You instinctively press down harder on the gas pedal, but nothing happens. Well, SOMETHING happens ” you continue to slow down. Your heart leaps into your throat and immediately you’re in fight or flight mode, except that fighting won’t really help in this situation, and as far as flying goes, well … you should have thought of that 21 days ago, when tickets were so cheap.
Life is suddenly all about survival, a place to pull over ” get to the right lane, find a shoulder to rest on, one that hopefully puts more than a few inches between your driver side mirror and passing 18-wheelers. Heart pounding, breath coming in short gulps, pull over, turn on the flashers, and thank God you have Triple-A. Get a tow, get repaired, pay about as much for the repair as you’re likely to be earning at this little theatre festival gig you’re driving your piece of crap van to, and then, the reward for all of your suffering … you get to write a column about it.

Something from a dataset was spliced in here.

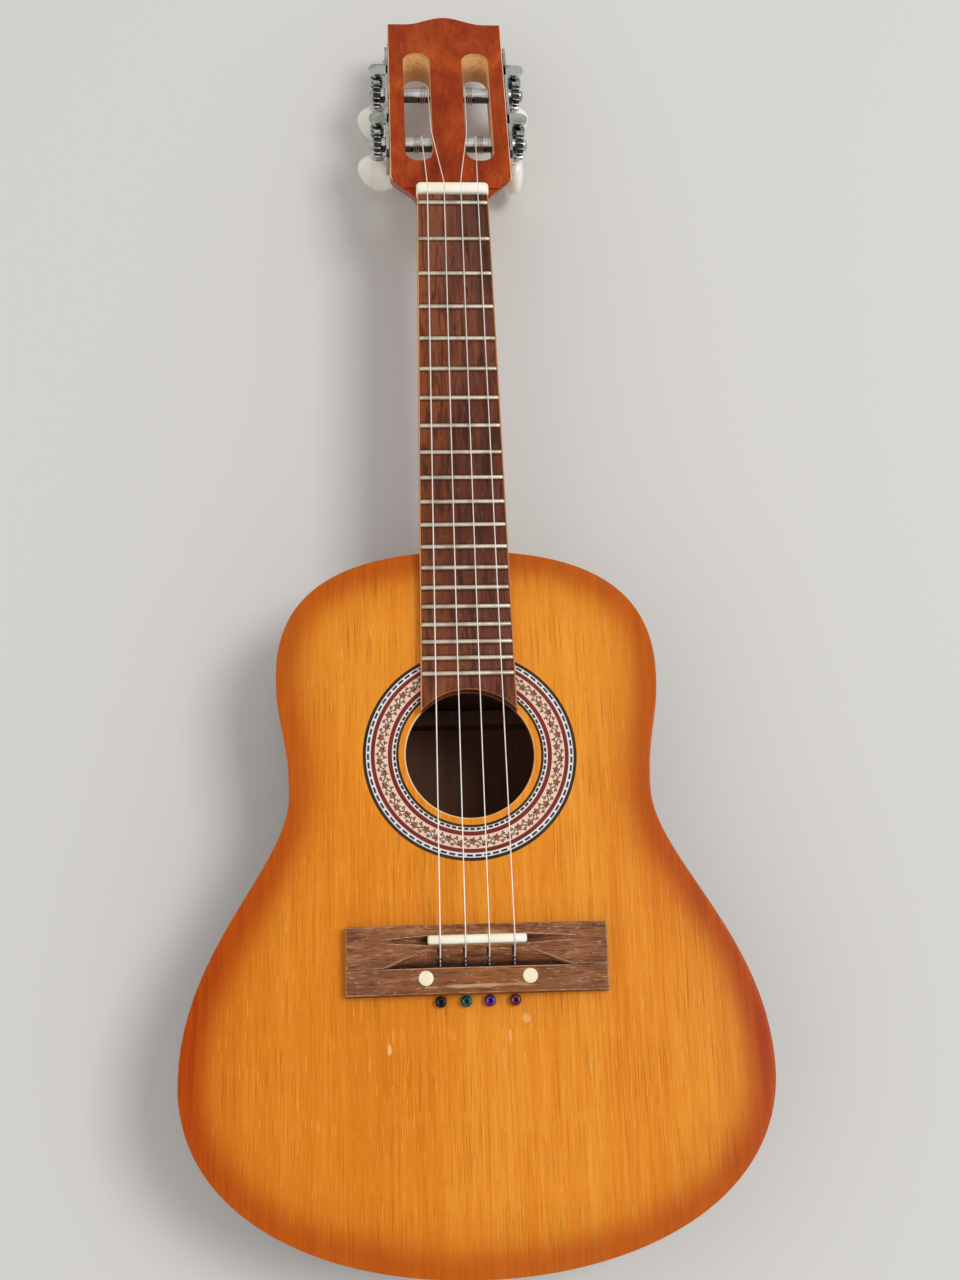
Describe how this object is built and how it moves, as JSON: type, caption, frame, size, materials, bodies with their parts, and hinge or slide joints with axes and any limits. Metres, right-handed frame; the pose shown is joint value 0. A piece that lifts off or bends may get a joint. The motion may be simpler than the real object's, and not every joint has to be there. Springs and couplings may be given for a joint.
{
  "type": "cavaquinho",
  "caption": "Small plucked string instrument with a flat hollow waisted body, a fretted neck and a slotted head with open worm-and-gear machine heads.",
  "frame": {"origin": "under the middle of the whole instrument, on the plane of the back plate's outer face", "axes": "+Z from the back plate to the soundboard, +Y from the tail to the head along the strings, +X towards the treble side"},
  "size_m": [0.2338, 0.5912, 0.0733],
  "materials": {
    "soundboard": "amber lacquer with a red-brown sunburst",
    "body_wood": "red-brown gloss lacquer",
    "inner_wood": "bare sanded wood",
    "rosette": "inlaid rings in black, cream and dark red",
    "neck_wood": "red-brown stained gloss lacquer",
    "fretboard": "oiled dark brown wood",
    "bridge": "dry worn brown wood",
    "bone": "cream bone-like plastic",
    "string_steel": "bright plain steel",
    "nickel": "aged nickel plate",
    "roller_steel": "turned steel",
    "button": "cream pearl plastic",
    "bead_navy": "dark blue anodised",
    "bead_green": "blue-green anodised",
    "bead_purple": "purple anodised",
    "bead_plum": "plum anodised"
  },
  "bodies": {
    "root": {"soundboard": "soundboard", "back_plate": "body_wood", "rib_bass": "body_wood", "rib_treble": "body_wood", "rosette": "rosette", "neck_block": "inner_wood", "tail_block": "inner_wood", "lining_top_bass": "inner_wood", "lining_top_treble": "inner_wood", "lining_back_bass": "inner_wood", "lining_back_treble": "inner_wood", "soundboard_brace_upper": "inner_wood", "soundboard_brace_lower": "inner_wood", "back_brace_upper": "inner_wood", "back_brace_lower": "inner_wood", "bridge_patch": "inner_wood", "neck": "neck_wood", "fretboard": "fretboard", "nut": "bone", "bridge": "bridge", "saddle": "bone", "bridge_dot_bass": "bone", "bridge_dot_treble": "bone", "tuner_plate_bass": "nickel", "tuner_plate_treble": "nickel", "string_1": "string_steel", "string_2": "string_steel", "string_3": "string_steel", "string_4": "string_steel", "string_bead_1": "bead_plum", "string_bead_2": "bead_purple", "string_bead_3": "bead_green", "string_bead_4": "bead_navy"},
    "knob_1": {"worm_1": "nickel", "button_1": "button"},
    "roller_set_1": {"roller_1": "roller_steel", "gear_1": "nickel", "gear_screw_1": "nickel", "string_wrap_1": "string_steel"},
    "knob_2": {"worm_2": "nickel", "button_2": "button"},
    "roller_set_2": {"roller_2": "roller_steel", "gear_2": "nickel", "gear_screw_2": "nickel", "string_wrap_2": "string_steel"},
    "knob_3": {"worm_3": "nickel", "button_3": "button"},
    "roller_set_3": {"roller_3": "roller_steel", "gear_3": "nickel", "gear_screw_3": "nickel", "string_wrap_3": "string_steel"},
    "knob_4": {"worm_4": "nickel", "button_4": "button"},
    "roller_set_4": {"roller_4": "roller_steel", "gear_4": "nickel", "gear_screw_4": "nickel", "string_wrap_4": "string_steel"}
  },
  "joints": [
    {"name": "knob_turn_1", "type": "hinge", "parent": "root", "child": "knob_1", "pos_m": [0.0344, 0.22153, 0.04399], "axis": [0, 0.225, 0.9744], "continuous": true},
    {"name": "roller_turn_1", "type": "hinge", "parent": "root", "child": "roller_set_1", "pos_m": [0.0145, 0.21237, 0.0461], "axis": [1, 0, 0], "continuous": true},
    {"name": "knob_turn_2", "type": "hinge", "parent": "root", "child": "knob_2", "pos_m": [0.0344, 0.25563, 0.03611], "axis": [0, 0.225, 0.9744], "continuous": true},
    {"name": "roller_turn_2", "type": "hinge", "parent": "root", "child": "roller_set_2", "pos_m": [0.0145, 0.24647, 0.03823], "axis": [1, 0, 0], "continuous": true},
    {"name": "knob_turn_3", "type": "hinge", "parent": "root", "child": "knob_3", "pos_m": [-0.0344, 0.25563, 0.03611], "axis": [0, 0.225, 0.9744], "continuous": true},
    {"name": "roller_turn_3", "type": "hinge", "parent": "root", "child": "roller_set_3", "pos_m": [-0.0145, 0.24647, 0.03823], "axis": [1, 0, 0], "continuous": true},
    {"name": "knob_turn_4", "type": "hinge", "parent": "root", "child": "knob_4", "pos_m": [-0.0344, 0.22153, 0.04399], "axis": [0, 0.225, 0.9744], "continuous": true},
    {"name": "roller_turn_4", "type": "hinge", "parent": "root", "child": "roller_set_4", "pos_m": [-0.0145, 0.21237, 0.0461], "axis": [1, 0, 0], "continuous": true}
  ],
  "couplings": [
    {"joint": "roller_turn_1", "follows": "knob_turn_1", "ratio": -0.0625},
    {"joint": "roller_turn_2", "follows": "knob_turn_2", "ratio": -0.0625},
    {"joint": "roller_turn_3", "follows": "knob_turn_3", "ratio": -0.0625},
    {"joint": "roller_turn_4", "follows": "knob_turn_4", "ratio": -0.0625}
  ]
}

Hopefully a funny one, and one that’s different enough from the other six or seven you’ve written on the exact same topic so as to make it seem fresh and new.
It’s nice to know that there are certain consistencies in life; the sun will rise, the flowers will bloom, my van will break down. There’s something perversely comforting about that moment of terror when my van motor dies on the freeway. It’s like a stab in the heart of complacency, a reminder that comfort and security are illusions; fleeting and transitory. There is no spoon, so you’d better be prepared to eat your soup with your hands at a moment’s notice.
And again, the best part, you always know what your next column will be about.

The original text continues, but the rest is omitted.